Start Extracted information

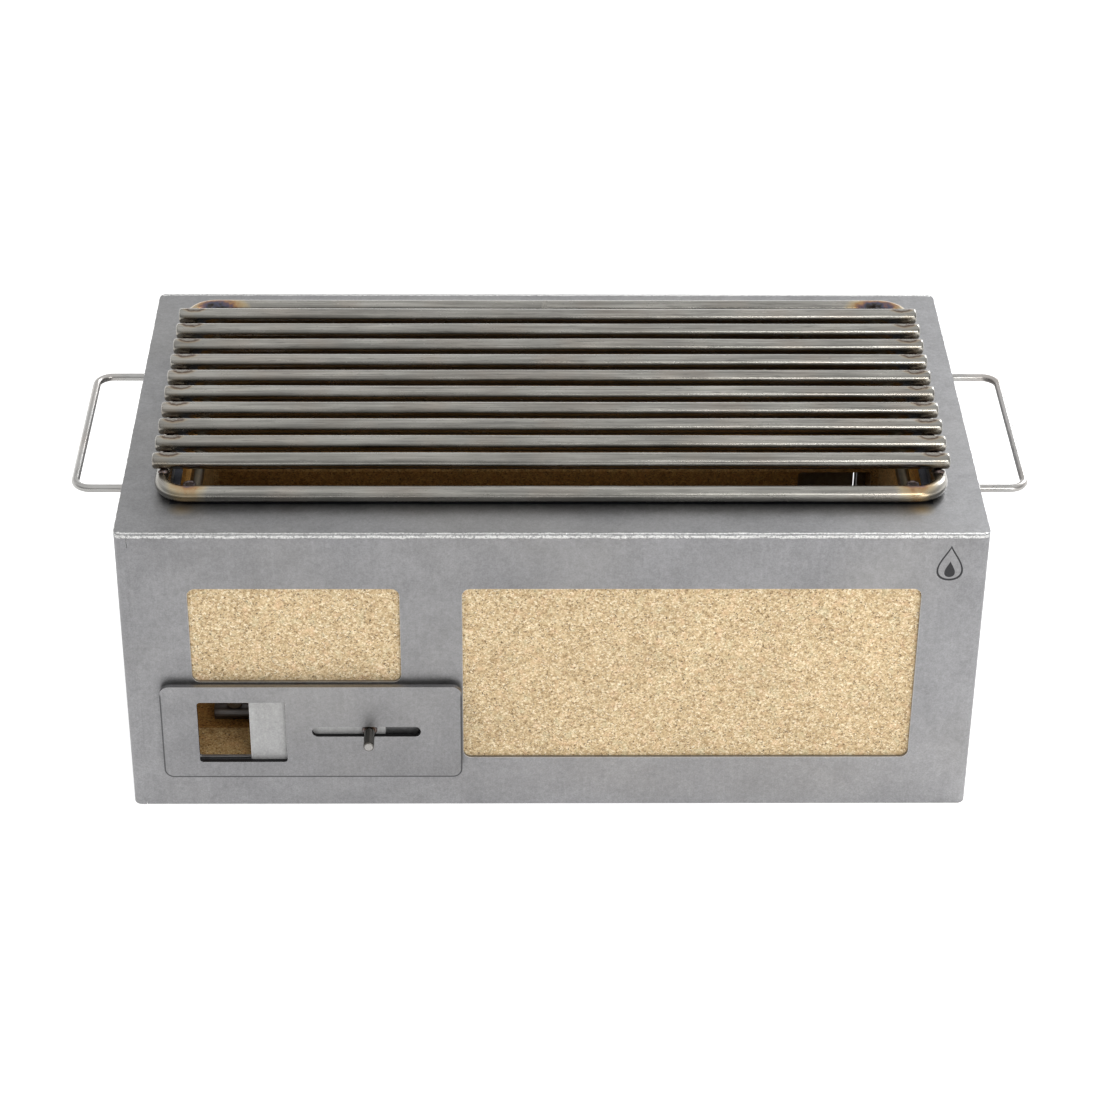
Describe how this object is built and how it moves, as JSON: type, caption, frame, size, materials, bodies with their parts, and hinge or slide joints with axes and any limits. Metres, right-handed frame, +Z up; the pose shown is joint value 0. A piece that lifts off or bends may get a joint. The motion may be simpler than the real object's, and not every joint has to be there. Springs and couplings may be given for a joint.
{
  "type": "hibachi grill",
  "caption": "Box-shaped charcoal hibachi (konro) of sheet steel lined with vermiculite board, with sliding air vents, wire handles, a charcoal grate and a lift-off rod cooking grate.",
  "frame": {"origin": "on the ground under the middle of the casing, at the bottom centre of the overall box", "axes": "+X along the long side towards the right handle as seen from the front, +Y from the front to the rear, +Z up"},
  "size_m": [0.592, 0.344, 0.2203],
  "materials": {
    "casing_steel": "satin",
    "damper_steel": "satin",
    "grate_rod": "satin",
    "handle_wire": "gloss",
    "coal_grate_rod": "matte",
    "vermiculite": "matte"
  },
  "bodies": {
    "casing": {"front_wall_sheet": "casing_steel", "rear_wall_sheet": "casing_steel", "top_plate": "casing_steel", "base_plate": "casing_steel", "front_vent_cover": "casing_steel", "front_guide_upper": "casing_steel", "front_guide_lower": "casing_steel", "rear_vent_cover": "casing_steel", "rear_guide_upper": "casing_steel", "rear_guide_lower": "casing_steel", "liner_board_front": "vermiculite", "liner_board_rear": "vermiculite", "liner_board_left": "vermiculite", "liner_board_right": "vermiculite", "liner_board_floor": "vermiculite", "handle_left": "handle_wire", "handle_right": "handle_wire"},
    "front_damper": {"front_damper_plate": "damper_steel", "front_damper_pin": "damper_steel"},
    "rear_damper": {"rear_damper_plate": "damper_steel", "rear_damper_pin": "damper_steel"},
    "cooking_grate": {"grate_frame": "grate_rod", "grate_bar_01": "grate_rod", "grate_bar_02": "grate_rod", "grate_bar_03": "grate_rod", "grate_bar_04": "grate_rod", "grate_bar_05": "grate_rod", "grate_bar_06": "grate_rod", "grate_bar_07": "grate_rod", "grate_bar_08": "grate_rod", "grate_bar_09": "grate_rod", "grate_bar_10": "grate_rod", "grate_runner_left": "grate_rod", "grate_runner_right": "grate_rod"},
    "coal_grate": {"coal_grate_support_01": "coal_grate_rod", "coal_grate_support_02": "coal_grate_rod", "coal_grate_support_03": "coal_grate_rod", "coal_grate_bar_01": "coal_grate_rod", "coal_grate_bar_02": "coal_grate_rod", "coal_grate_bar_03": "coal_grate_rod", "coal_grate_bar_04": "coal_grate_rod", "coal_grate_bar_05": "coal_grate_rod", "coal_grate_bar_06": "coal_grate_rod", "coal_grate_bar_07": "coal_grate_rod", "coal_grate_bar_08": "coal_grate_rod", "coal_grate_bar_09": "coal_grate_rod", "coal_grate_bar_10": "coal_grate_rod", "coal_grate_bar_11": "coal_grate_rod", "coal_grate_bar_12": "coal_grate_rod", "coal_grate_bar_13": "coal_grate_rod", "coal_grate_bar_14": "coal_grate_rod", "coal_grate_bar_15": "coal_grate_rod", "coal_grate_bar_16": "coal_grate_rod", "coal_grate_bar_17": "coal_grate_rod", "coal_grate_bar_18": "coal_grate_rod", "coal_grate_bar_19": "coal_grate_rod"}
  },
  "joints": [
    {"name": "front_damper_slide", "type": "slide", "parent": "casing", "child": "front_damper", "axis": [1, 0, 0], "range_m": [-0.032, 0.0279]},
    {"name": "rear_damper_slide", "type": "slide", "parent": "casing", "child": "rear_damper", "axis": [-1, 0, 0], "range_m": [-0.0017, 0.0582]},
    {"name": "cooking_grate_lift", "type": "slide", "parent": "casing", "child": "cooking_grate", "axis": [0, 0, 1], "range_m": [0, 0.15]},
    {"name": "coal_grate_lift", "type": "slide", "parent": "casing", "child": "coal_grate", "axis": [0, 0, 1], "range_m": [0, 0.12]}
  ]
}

End Extracted information
Start Extracted information

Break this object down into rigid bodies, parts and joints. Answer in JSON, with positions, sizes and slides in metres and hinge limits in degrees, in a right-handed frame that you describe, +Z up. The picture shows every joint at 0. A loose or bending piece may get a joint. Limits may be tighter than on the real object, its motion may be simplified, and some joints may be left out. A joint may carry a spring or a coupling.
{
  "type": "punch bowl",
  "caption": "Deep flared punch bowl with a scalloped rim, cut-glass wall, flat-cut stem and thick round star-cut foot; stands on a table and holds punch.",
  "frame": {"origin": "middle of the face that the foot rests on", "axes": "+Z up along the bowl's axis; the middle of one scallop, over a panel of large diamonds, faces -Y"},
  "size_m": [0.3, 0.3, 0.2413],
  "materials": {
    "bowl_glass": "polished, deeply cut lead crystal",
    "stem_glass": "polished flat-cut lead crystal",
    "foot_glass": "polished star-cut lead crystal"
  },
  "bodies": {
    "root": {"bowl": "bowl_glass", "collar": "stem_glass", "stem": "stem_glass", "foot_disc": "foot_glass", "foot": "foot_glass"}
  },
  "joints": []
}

End Extracted information

- [The exercise]
Pick out the lines that have the word "JSON". Copy them all.

- [Reply]
Describe how this object is built and how it moves, as JSON: type, caption, frame, size, materials, bodies with their parts, and hinge or slide joints with axes and any limits. Metres, right-handed frame, +Z up; the pose shown is joint value 0. A piece that lifts off or bends may get a joint. The motion may be simpler than the real object's, and not every joint has to be there. Springs and couplings may be given for a joint.
Break this object down into rigid bodies, parts and joints. Answer in JSON, with positions, sizes and slides in metres and hinge limits in degrees, in a right-handed frame that you describe, +Z up. The picture shows every joint at 0. A loose or bending piece may get a joint. Limits may be tighter than on the real object, its motion may be simplified, and some joints may be left out. A joint may carry a spring or a coupling.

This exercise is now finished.